Prof. Dr. Christian Leumann, Rektor
Die zwei grössten Herausforderungen, die den künftigen Erfolg der Universität Bern bedrohen, sind unsere Gebäude- und Infrastruktursituation sowie die Unsicherheit der Schweizer Beteiligung am europäischen Forschungsprogramm «Horizon Europe». Im Infrastrukturbereich werden wir in den nächsten zehn Jahren ein Investitionsvolumen von über 1,6 Milliarden Franken haben, um den Herausforderungen unseres Wachstums begegnen zu können. Essenziell dabei sind – neben der Finanzierungsgrundlage – an die Bedürfnisse der Universität angepasste, schnelle Prozesse bei der Planung und die zeitnahe Umsetzung von Gebäuden, Labors, Büros, Hörsälen etc.
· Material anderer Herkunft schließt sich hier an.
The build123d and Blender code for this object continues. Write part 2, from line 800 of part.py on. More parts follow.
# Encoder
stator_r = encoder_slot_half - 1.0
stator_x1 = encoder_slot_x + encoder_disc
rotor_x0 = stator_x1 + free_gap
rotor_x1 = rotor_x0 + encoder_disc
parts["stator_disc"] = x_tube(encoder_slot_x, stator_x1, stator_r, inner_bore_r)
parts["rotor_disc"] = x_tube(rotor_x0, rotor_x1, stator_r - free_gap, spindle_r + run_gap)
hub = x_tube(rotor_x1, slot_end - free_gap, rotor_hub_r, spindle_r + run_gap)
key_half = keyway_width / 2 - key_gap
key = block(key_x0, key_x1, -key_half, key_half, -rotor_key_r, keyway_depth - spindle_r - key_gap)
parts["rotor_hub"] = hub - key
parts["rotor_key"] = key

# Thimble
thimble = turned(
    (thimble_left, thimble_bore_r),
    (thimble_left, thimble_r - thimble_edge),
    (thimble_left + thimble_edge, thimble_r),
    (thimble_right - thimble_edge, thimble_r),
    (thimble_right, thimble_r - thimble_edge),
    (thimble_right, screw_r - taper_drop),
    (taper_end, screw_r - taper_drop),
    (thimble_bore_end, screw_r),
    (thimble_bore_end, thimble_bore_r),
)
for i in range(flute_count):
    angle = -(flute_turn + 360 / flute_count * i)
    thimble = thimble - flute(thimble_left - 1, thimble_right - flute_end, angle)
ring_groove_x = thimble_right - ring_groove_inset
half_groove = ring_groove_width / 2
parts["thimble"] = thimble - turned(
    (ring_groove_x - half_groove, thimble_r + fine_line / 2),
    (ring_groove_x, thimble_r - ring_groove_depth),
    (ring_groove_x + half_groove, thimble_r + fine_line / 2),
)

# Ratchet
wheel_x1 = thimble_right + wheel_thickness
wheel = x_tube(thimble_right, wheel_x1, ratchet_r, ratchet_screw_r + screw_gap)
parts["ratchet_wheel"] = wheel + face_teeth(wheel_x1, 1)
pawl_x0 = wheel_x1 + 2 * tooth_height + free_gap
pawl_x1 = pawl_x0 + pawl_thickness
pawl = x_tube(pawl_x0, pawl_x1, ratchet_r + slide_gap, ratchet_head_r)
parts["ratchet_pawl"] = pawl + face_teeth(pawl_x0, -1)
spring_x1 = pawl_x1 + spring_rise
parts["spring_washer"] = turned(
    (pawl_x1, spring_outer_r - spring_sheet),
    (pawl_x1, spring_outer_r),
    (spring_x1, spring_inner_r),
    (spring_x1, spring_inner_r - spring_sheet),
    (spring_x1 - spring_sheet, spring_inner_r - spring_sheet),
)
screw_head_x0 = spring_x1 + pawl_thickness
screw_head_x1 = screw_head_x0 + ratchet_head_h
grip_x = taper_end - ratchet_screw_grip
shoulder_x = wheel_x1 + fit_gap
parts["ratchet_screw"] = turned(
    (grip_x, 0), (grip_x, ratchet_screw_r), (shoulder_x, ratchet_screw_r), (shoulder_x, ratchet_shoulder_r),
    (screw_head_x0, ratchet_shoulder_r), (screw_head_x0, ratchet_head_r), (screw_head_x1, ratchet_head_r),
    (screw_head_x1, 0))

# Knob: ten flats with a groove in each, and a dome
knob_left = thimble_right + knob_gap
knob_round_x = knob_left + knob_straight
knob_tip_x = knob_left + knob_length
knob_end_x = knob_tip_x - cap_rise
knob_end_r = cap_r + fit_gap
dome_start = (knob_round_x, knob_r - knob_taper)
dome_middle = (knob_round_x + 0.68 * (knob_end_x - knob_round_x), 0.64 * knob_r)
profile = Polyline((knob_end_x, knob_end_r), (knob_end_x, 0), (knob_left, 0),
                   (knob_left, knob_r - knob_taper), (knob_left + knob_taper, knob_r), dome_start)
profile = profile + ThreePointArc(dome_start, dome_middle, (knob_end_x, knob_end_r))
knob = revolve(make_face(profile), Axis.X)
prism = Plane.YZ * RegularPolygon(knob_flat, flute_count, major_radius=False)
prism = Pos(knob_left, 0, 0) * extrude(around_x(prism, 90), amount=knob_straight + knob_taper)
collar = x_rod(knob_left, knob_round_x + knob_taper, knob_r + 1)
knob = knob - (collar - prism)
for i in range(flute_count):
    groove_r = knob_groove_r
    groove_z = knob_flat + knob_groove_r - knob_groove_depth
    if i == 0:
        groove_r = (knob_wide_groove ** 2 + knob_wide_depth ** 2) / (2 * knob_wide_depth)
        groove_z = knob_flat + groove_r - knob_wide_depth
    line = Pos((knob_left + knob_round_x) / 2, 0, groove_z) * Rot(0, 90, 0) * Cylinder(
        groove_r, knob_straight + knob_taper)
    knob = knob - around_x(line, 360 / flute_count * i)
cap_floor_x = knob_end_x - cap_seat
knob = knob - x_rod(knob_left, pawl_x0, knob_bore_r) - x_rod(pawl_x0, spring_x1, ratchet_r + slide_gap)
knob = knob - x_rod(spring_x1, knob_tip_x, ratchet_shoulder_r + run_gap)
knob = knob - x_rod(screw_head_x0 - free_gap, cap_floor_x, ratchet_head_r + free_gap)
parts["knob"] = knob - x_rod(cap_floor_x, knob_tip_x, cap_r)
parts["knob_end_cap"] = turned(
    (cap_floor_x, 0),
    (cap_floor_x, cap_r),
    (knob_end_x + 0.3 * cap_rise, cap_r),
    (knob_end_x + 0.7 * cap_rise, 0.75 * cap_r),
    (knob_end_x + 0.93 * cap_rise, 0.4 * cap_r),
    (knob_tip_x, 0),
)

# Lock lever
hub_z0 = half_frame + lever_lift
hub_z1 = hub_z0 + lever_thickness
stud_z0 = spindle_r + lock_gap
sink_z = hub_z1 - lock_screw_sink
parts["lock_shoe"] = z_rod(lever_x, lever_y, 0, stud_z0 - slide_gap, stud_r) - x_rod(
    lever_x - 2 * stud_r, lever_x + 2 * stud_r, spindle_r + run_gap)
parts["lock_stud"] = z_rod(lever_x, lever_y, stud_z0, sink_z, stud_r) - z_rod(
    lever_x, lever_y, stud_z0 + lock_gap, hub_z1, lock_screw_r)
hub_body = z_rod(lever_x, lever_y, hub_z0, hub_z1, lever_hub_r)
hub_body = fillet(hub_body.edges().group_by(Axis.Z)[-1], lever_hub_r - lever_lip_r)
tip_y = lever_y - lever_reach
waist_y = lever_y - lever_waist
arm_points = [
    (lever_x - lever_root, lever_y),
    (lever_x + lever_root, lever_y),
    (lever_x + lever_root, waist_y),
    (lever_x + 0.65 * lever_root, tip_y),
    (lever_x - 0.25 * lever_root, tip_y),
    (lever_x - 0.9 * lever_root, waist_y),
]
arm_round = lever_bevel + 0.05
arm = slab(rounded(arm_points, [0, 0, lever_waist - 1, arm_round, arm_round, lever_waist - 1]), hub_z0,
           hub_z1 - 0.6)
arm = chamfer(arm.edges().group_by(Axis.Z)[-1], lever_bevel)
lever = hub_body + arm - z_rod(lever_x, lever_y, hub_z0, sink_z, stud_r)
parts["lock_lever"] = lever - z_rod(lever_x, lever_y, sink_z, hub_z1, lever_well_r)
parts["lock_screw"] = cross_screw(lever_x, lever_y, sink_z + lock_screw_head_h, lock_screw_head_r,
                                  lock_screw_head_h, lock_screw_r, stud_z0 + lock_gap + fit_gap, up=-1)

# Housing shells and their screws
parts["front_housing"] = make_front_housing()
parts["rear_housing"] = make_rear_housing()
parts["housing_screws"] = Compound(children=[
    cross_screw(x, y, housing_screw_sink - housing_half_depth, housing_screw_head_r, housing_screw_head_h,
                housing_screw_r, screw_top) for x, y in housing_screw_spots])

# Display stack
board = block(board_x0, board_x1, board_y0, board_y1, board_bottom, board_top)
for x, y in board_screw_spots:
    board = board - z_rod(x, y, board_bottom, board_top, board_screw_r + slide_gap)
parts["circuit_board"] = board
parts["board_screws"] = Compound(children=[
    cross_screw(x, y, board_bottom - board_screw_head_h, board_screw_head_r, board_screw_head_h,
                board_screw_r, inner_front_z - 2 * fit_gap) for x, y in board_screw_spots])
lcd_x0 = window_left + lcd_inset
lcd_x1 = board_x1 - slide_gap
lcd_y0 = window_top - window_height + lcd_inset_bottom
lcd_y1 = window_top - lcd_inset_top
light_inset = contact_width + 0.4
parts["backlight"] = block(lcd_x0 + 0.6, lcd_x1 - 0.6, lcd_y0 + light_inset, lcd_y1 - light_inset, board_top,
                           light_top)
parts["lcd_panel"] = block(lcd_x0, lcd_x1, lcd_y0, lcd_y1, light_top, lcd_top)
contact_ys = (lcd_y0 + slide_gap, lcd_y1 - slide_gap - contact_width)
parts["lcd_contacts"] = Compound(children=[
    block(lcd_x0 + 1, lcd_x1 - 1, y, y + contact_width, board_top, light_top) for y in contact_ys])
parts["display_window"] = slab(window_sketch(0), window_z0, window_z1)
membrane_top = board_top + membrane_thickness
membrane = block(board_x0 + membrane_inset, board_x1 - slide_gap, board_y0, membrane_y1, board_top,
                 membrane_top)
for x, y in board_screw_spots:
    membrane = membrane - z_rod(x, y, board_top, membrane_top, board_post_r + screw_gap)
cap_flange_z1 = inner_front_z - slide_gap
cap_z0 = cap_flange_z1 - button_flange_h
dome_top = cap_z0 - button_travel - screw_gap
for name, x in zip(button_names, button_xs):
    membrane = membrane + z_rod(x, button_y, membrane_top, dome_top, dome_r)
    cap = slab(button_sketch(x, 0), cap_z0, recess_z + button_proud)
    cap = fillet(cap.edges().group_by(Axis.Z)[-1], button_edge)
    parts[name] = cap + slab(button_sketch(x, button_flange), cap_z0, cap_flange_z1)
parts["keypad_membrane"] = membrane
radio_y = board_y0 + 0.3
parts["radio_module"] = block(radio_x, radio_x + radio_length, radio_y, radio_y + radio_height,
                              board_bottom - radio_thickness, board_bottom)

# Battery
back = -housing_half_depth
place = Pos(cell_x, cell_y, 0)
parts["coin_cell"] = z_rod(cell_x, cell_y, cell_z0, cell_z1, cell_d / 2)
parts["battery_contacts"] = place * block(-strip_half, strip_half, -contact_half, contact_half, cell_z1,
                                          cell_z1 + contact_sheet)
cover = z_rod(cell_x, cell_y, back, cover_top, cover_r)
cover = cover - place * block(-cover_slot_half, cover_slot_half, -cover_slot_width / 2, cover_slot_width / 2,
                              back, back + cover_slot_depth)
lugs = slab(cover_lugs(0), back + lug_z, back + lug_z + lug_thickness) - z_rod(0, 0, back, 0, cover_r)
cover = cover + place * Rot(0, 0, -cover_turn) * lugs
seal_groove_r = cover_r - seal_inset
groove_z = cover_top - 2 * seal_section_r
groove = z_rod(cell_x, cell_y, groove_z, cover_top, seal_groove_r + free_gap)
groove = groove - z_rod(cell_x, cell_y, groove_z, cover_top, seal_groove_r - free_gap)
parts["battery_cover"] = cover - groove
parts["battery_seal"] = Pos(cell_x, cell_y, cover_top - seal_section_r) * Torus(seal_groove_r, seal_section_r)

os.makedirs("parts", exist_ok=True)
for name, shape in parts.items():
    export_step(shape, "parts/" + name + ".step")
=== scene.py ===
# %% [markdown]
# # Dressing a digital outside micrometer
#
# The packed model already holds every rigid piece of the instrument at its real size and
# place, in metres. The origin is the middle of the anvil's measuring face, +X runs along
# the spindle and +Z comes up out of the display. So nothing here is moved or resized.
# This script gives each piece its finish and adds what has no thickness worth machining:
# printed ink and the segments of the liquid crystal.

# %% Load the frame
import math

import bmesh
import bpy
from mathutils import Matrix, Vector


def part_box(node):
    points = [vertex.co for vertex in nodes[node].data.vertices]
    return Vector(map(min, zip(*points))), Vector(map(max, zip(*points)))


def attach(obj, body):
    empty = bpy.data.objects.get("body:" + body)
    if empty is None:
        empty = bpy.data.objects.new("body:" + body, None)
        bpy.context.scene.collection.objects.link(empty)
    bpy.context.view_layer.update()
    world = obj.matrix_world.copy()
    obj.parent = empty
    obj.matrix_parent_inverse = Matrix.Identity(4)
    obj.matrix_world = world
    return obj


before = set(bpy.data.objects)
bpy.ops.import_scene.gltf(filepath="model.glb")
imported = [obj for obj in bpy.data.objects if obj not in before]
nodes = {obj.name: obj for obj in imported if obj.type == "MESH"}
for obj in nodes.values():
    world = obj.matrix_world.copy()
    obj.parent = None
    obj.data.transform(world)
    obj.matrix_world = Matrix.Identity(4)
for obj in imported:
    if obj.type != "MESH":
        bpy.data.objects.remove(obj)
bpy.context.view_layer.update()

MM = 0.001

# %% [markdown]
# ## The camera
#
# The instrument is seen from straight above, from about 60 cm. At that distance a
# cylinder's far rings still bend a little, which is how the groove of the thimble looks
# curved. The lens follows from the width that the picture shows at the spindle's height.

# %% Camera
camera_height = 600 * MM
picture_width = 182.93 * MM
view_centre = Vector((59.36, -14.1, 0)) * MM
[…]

Beides entspricht im Moment nicht der Dynamik und der Geschwindigkeit, in der sich die Universität im kompetitiven Umfeld bewegen müsste. Es ist deshalb durchaus einen Gedanken wert, der Universität in der baulichen Entwicklung mehr Autonomie zu gewähren. Nur wenn wir auch in Zukunft kompetitive Lehr- und Forschungseinrichtungen haben, werden wir die besten Dozierenden und Studierenden rekrutieren und damit für den Kanton den grössten Mehrwert generieren können
Die Berner Forschung profitiert von der engen Zusammenarbeit mit Europa. So leitet die Universität Bern das neue europäische Forschungsprojekt «G-VERSITY» zur Förderung der Geschlechtervielfalt im Arbeitsleben, das im Rahmen des EU-Programms «Horizon 2020» mit 4,1 Millionen Euro unterstützt wird. Ein weiteres Beispiel sind die vier Berner Forschenden, die 2020 je einen der prestigeträchtigen ERC Starting Grants einwerben konnten. Sie lehren und forschen im Bereich der Pflanzenbiologie, der Wirtschaftswissenschaften, der Physiologie und der Chemie.
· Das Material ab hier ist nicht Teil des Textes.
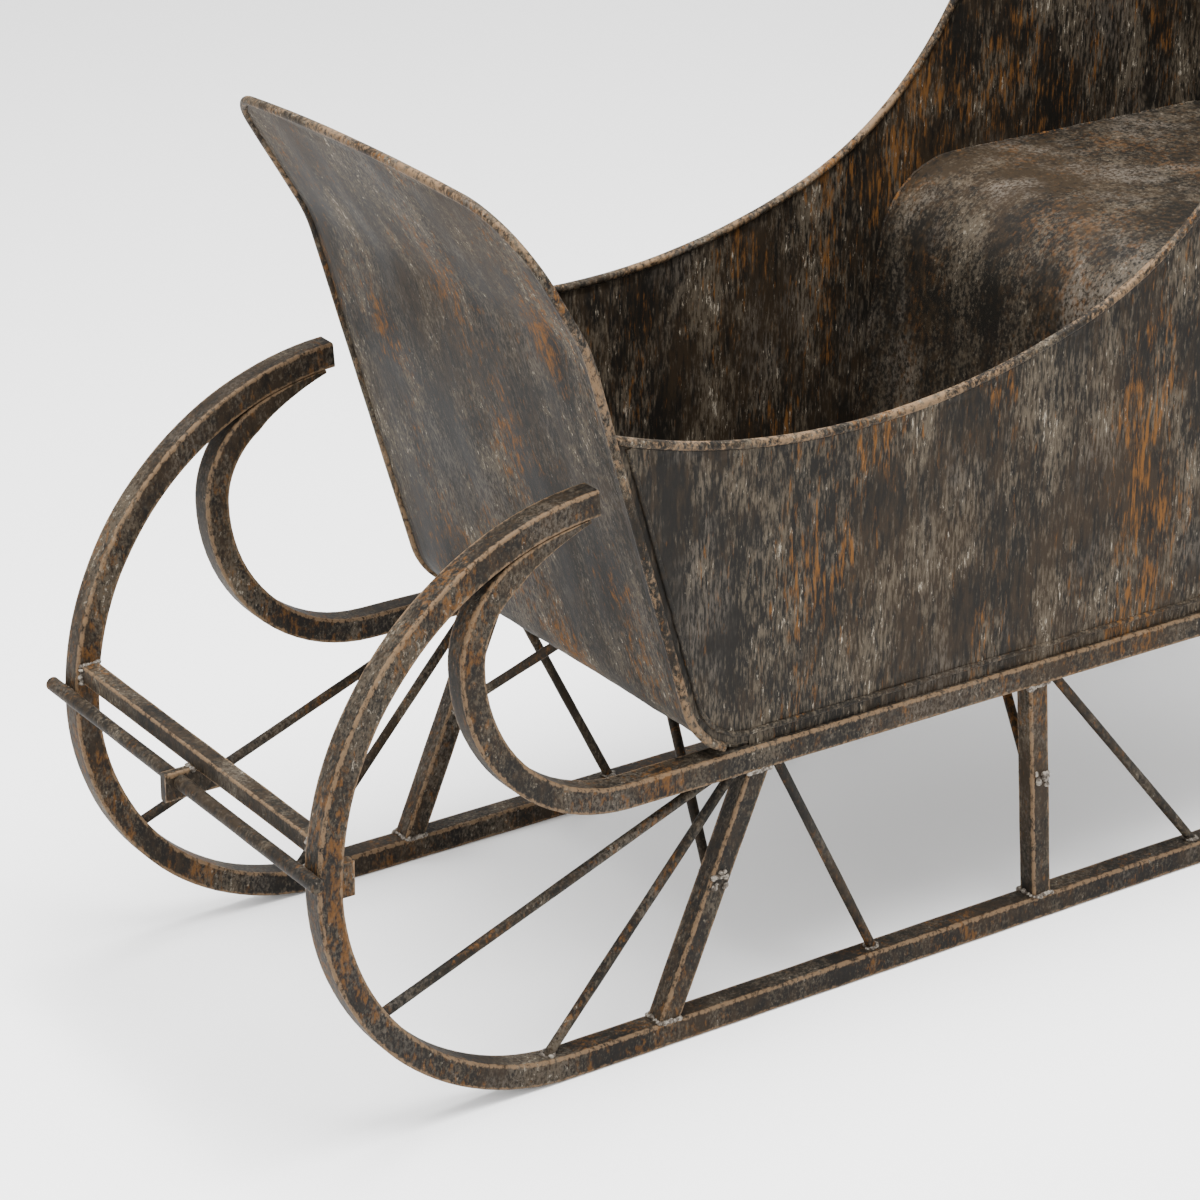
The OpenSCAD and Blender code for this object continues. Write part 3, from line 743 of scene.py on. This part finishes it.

Jedoch ist die Assoziierung der Schweizer Hochschulen an das zukünftige europäische Forschungs- und Bildungsnetzwerk Horizon Europe leider in der Schwebe, obwohl die Zeit drängt. Voraussetzung für die Beitrittsverhandlungen zur Assoziierung ist ein Rahmenabkommen der Schweiz mit der EU. In der gegenwärtigen Situation ist es nicht absehbar, dass ein solches bis zum Start von Horizon Europe besteht. In diesem Fall wird die Schweizer Hochschullandschaft nicht den nahtlosen Übergang von Horizon 2020 zu Horizon Europe schaffen. Die Erfahrungen aus 2014 zeigen klar, dass dies einen Rückschlag darstellt. Wir würden ein zweites Mal als unzuverlässige Kooperationspartner gelten und könnten wieder aus europäischen Forschungsverbünden ausgeschlossen werden. Das hat nicht nur eine finanzielle Dimension, sondern verhindert auch die Mitgestaltung der zukünftigen europäischen Forschungsagenda durch unsere Schweizer Hochschulen. Spitzenforschung ist vergleichbar mit Spitzensport. Wer nur in der Schweizer Meisterschaft mitspielen darf, macht sich nicht genügend fit, um in der Champions League bestehen zu können.
Abschliessend möchte ich die Gelegenheit nutzen und unseren Studierenden, Forschenden und Mitarbeitenden meinen herzlichen Dank für das Geleistete ausdrücken. Es war ein schwieriges Jahr, aber zusammen haben wir Grosses geleistet. Deshalb blicke ich mit Vertrauen und Optimismus in die Zukunft.